--- Prompt ---
Write out, precisely and in full, each line of the material.

--- Data section ---
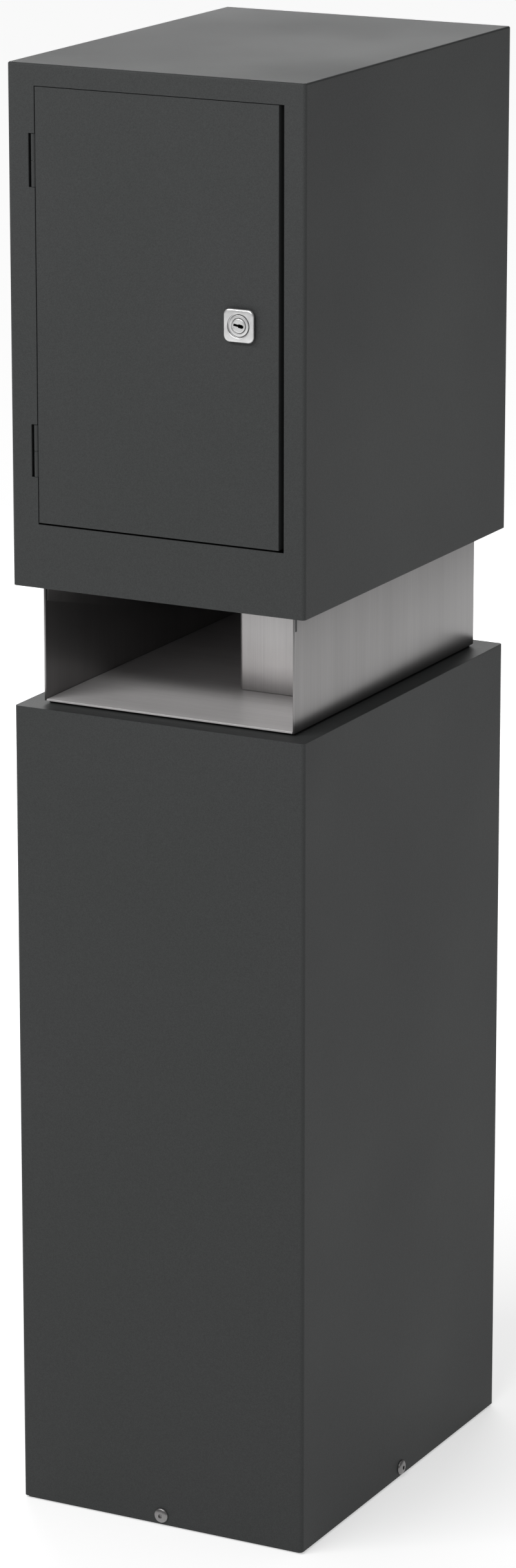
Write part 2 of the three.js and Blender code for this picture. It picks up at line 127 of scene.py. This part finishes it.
def make_backdrop():
    """A white drum round the floor, which the camera sees and which lights nothing."""
    bm = bmesh.new()
    radius = DRUM["radius"]
    bmesh.ops.create_cone(
        bm, cap_ends=False, segments=96, radius1=radius, radius2=radius, depth=DRUM["height"])
    drum = link(mesh_from(bm, "backdrop"), "backdrop")
    paper = Finish("backdrop", 0.0, 0.0)
    paper.shader.inputs["Base Color"].default_value = (0.0, 0.0, 0.0, 1.0)
    paper.shader.inputs["Emission Color"].default_value = (1.0, 1.0, 1.0, 1.0)
    paper.shader.inputs["Emission Strength"].default_value = DRUM["glow"]
    drum.data.materials.append(paper.material)
    for sense in ("diffuse", "glossy", "transmission", "volume_scatter", "shadow"):
        setattr(drum, "visible_" + sense, False)


def make_floor():
    """Pale paper just under the object; its glow grows outwards, to keep the background white."""
    reach, drop = STAGE_REACH, -0.4 * MM
    mesh = bpy.data.meshes.new("floor")
    corners = [(-reach, -reach), (reach, -reach), (reach, reach), (-reach, reach)]
    mesh.from_pydata([(x, y, drop) for x, y in corners], [], [(0, 1, 2, 3)])
    floor = link(mesh, "floor")
    paper = Finish("floor", 0.0, 0.2)
    paper.shader.inputs["Base Color"].default_value = (0.80, 0.80, 0.80, 1.0)
    paper.shader.inputs["Roughness"].default_value = 0.9
    paper.shader.inputs["Emission Color"].default_value = (1.0, 1.0, 1.0, 1.0)
    away = paper.add("ShaderNodeVectorMath", operation="LENGTH")
    paper.join(paper.place, away.inputs[0])
    glow = paper.spread(away.outputs["Value"], 0.52, 0.78, (0.8, 3.0))
    paper.join(glow, paper.shader.inputs["Emission Strength"])
    mesh.materials.append(paper.material)


# ---- materials -------------------------------------------------------------

class Finish:
    """A material with short calls for the nodes that its functions need."""

    def __init__(self, name, metallic, specular=0.5):
        self.material = bpy.data.materials.new(name)
        self.material.use_nodes = True
        self.tree = self.material.node_tree
        self.shader = self.tree.nodes["Principled BSDF"]
        self.shader.inputs["Metallic"].default_value = metallic
        self.shader.inputs["Specular IOR Level"].default_value = specular
        self.place = self.add("ShaderNodeTexCoord").outputs["Object"]

    def add(self, kind, **settings):
        node = self.tree.nodes.new(kind)
        for name, value in settings.items():
            if name in node.bl_rna.properties:
                setattr(node, name, value)
            else:
                node.inputs[name].default_value = value
        return node

    def join(self, source, target):
        self.tree.links.new(source, target)

    def noise(self, scale, detail=2.0, stretch=(1.0, 1.0, 1.0), roughness=0.5):
        mapping = self.add("ShaderNodeMapping", Scale=stretch)
        self.join(self.place, mapping.inputs["Vector"])
        texture = self.add("ShaderNodeTexNoise", Scale=scale, Detail=detail, Roughness=roughness)
        self.join(mapping.outputs["Vector"], texture.inputs["Vector"])
        return texture.outputs["Fac"]

    def cells(self, scale):
        texture = self.add("ShaderNodeTexVoronoi", Scale=scale)
        self.join(self.place, texture.inputs["Vector"])
        return texture.outputs["Color"]

    def ramp(self, factor, *stops):
        node = self.add("ShaderNodeValToRGB")
        line = node.color_ramp.elements
        while len(line) < len(stops):
            line.new(1.0)
        for stop, (place, colour) in zip(line, stops):
            stop.position = place
            stop.color = (*colour, 1.0)
        self.join(factor, node.inputs["Fac"])
        return node.outputs["Color"]

    def blend(self, factor, first, second, mode="MIX"):
        node = self.add("ShaderNodeMix", data_type="RGBA", blend_type=mode)
        sockets = (node.inputs[0], node.inputs[6], node.inputs[7])
        for value, socket in zip((factor, first, second), sockets):
            if isinstance(value, (int, float)):
                socket.default_value = value
            else:
                self.join(value, socket)
        return node.outputs[2]

    def spread(self, factor, low, high, ends=(0.3, 0.7)):
        node = self.add("ShaderNodeMapRange")
        node.inputs["From Min"].default_value = ends[0]
        node.inputs["From Max"].default_value = ends[1]
        node.inputs["To Min"].default_value = low
        node.inputs["To Max"].default_value = high
        self.join(factor, node.inputs["Value"])
        return node.outputs["Result"]

    def bump(self, *layers):
        """Each layer is a height and its depth in metres."""
        normal = None
        for height, depth in layers:
            node = self.add("ShaderNodeBump", Strength=1.0, Distance=depth)
            self.join(height, node.inputs["Height"])
            if normal is not None:
                self.join(normal, node.inputs["Normal"])
            normal = node.outputs["Normal"]
        self.join(normal, self.shader.inputs["Normal"])

    def brushed(self, grain, amount):
        """Spreads highlights across the grain, as fine scratches along an axis do."""
        across = self.add("ShaderNodeVectorMath", operation="CROSS_PRODUCT")
        self.join(self.add("ShaderNodeNewGeometry").outputs["Normal"], across.inputs[0])
        across.inputs[1].default_value = [float(axis == grain) for axis in range(3)]
        self.join(across.outputs[0], self.shader.inputs["Tangent"])
        self.shader.inputs["Anisotropic"].default_value = amount

    def colour(self, socket):
        self.join(socket, self.shader.inputs["Base Color"])

    def roughness(self, socket):
        self.join(socket, self.shader.inputs["Roughness"])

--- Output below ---
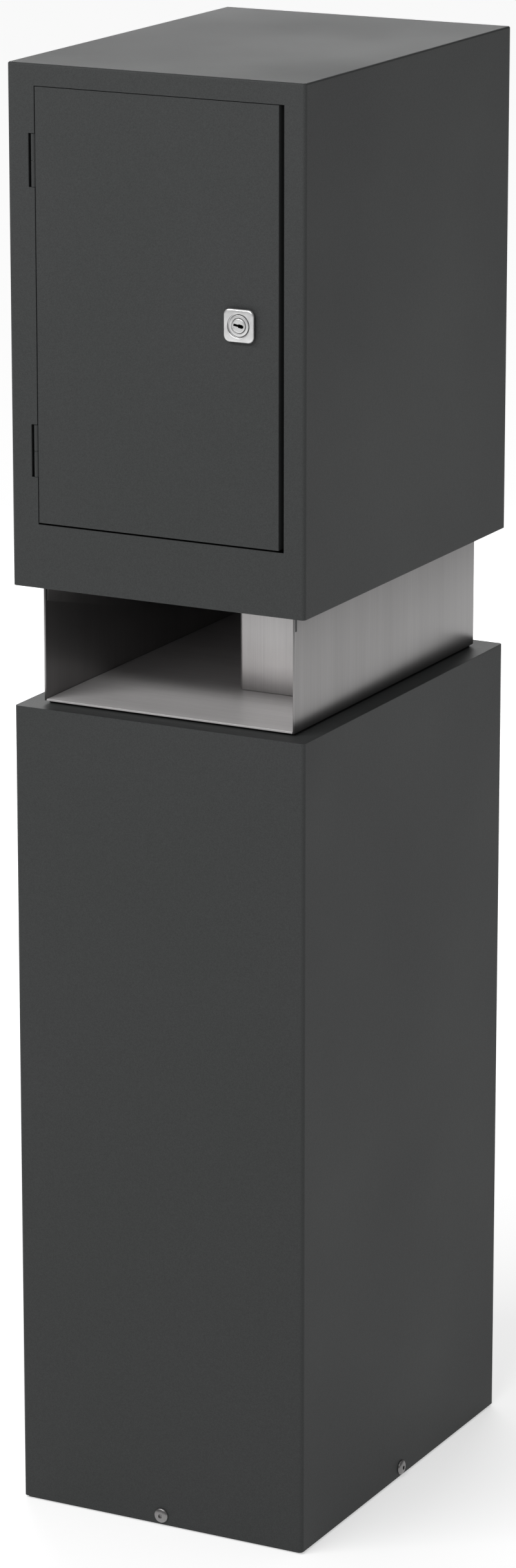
Write part 2 of the three.js and Blender code for this picture. It picks up at line 127 of scene.py. This part finishes it.
def make_backdrop():
    """A white drum round the floor, which the camera sees and which lights nothing."""
    bm = bmesh.new()
    radius = DRUM["radius"]
    bmesh.ops.create_cone(
        bm, cap_ends=False, segments=96, radius1=radius, radius2=radius, depth=DRUM["height"])
    drum = link(mesh_from(bm, "backdrop"), "backdrop")
    paper = Finish("backdrop", 0.0, 0.0)
    paper.shader.inputs["Base Color"].default_value = (0.0, 0.0, 0.0, 1.0)
    paper.shader.inputs["Emission Color"].default_value = (1.0, 1.0, 1.0, 1.0)
    paper.shader.inputs["Emission Strength"].default_value = DRUM["glow"]
    drum.data.materials.append(paper.material)
    for sense in ("diffuse", "glossy", "transmission", "volume_scatter", "shadow"):
        setattr(drum, "visible_" + sense, False)


def make_floor():
    """Pale paper just under the object; its glow grows outwards, to keep the background white."""
    reach, drop = STAGE_REACH, -0.4 * MM
    mesh = bpy.data.meshes.new("floor")
    corners = [(-reach, -reach), (reach, -reach), (reach, reach), (-reach, reach)]
    mesh.from_pydata([(x, y, drop) for x, y in corners], [], [(0, 1, 2, 3)])
    floor = link(mesh, "floor")
    paper = Finish("floor", 0.0, 0.2)
    paper.shader.inputs["Base Color"].default_value = (0.80, 0.80, 0.80, 1.0)
    paper.shader.inputs["Roughness"].default_value = 0.9
    paper.shader.inputs["Emission Color"].default_value = (1.0, 1.0, 1.0, 1.0)
    away = paper.add("ShaderNodeVectorMath", operation="LENGTH")
    paper.join(paper.place, away.inputs[0])
    glow = paper.spread(away.outputs["Value"], 0.52, 0.78, (0.8, 3.0))
    paper.join(glow, paper.shader.inputs["Emission Strength"])
    mesh.materials.append(paper.material)


# ---- materials -------------------------------------------------------------

class Finish:
    """A material with short calls for the nodes that its functions need."""

    def __init__(self, name, metallic, specular=0.5):
        self.material = bpy.data.materials.new(name)
        self.material.use_nodes = True
        self.tree = self.material.node_tree
        self.shader = self.tree.nodes["Principled BSDF"]
        self.shader.inputs["Metallic"].default_value = metallic
        self.shader.inputs["Specular IOR Level"].default_value = specular
        self.place = self.add("ShaderNodeTexCoord").outputs["Object"]

    def add(self, kind, **settings):
        node = self.tree.nodes.new(kind)
        for name, value in settings.items():
            if name in node.bl_rna.properties:
                setattr(node, name, value)
            else:
                node.inputs[name].default_value = value
        return node

    def join(self, source, target):
        self.tree.links.new(source, target)

    def noise(self, scale, detail=2.0, stretch=(1.0, 1.0, 1.0), roughness=0.5):
        mapping = self.add("ShaderNodeMapping", Scale=stretch)
        self.join(self.place, mapping.inputs["Vector"])
        texture = self.add("ShaderNodeTexNoise", Scale=scale, Detail=detail, Roughness=roughness)
        self.join(mapping.outputs["Vector"], texture.inputs["Vector"])
        return texture.outputs["Fac"]

    def cells(self, scale):
        texture = self.add("ShaderNodeTexVoronoi", Scale=scale)
        self.join(self.place, texture.inputs["Vector"])
        return texture.outputs["Color"]

    def ramp(self, factor, *stops):
        node = self.add("ShaderNodeValToRGB")
        line = node.color_ramp.elements
        while len(line) < len(stops):
            line.new(1.0)
        for stop, (place, colour) in zip(line, stops):
            stop.position = place
            stop.color = (*colour, 1.0)
        self.join(factor, node.inputs["Fac"])
        return node.outputs["Color"]

    def blend(self, factor, first, second, mode="MIX"):
        node = self.add("ShaderNodeMix", data_type="RGBA", blend_type=mode)
        sockets = (node.inputs[0], node.inputs[6], node.inputs[7])
        for value, socket in zip((factor, first, second), sockets):
            if isinstance(value, (int, float)):
                socket.default_value = value
            else:
                self.join(value, socket)
        return node.outputs[2]

    def spread(self, factor, low, high, ends=(0.3, 0.7)):
        node = self.add("ShaderNodeMapRange")
        node.inputs["From Min"].default_value = ends[0]
        node.inputs["From Max"].default_value = ends[1]
        node.inputs["To Min"].default_value = low
        node.inputs["To Max"].default_value = high
        self.join(factor, node.inputs["Value"])
        return node.outputs["Result"]

    def bump(self, *layers):
        """Each layer is a height and its depth in metres."""
        normal = None
        for height, depth in layers:
            node = self.add("ShaderNodeBump", Strength=1.0, Distance=depth)
            self.join(height, node.inputs["Height"])
            if normal is not None:
                self.join(normal, node.inputs["Normal"])
            normal = node.outputs["Normal"]
        self.join(normal, self.shader.inputs["Normal"])

    def brushed(self, grain, amount):
        """Spreads highlights across the grain, as fine scratches along an axis do."""
        across = self.add("ShaderNodeVectorMath", operation="CROSS_PRODUCT")
        self.join(self.add("ShaderNodeNewGeometry").outputs["Normal"], across.inputs[0])
        across.inputs[1].default_value = [float(axis == grain) for axis in range(3)]
        self.join(across.outputs[0], self.shader.inputs["Tangent"])
        self.shader.inputs["Anisotropic"].default_value = amount

    def colour(self, socket):
        self.join(socket, self.shader.inputs["Base Color"])

    def roughness(self, socket):
        self.join(socket, self.shader.inputs["Roughness"])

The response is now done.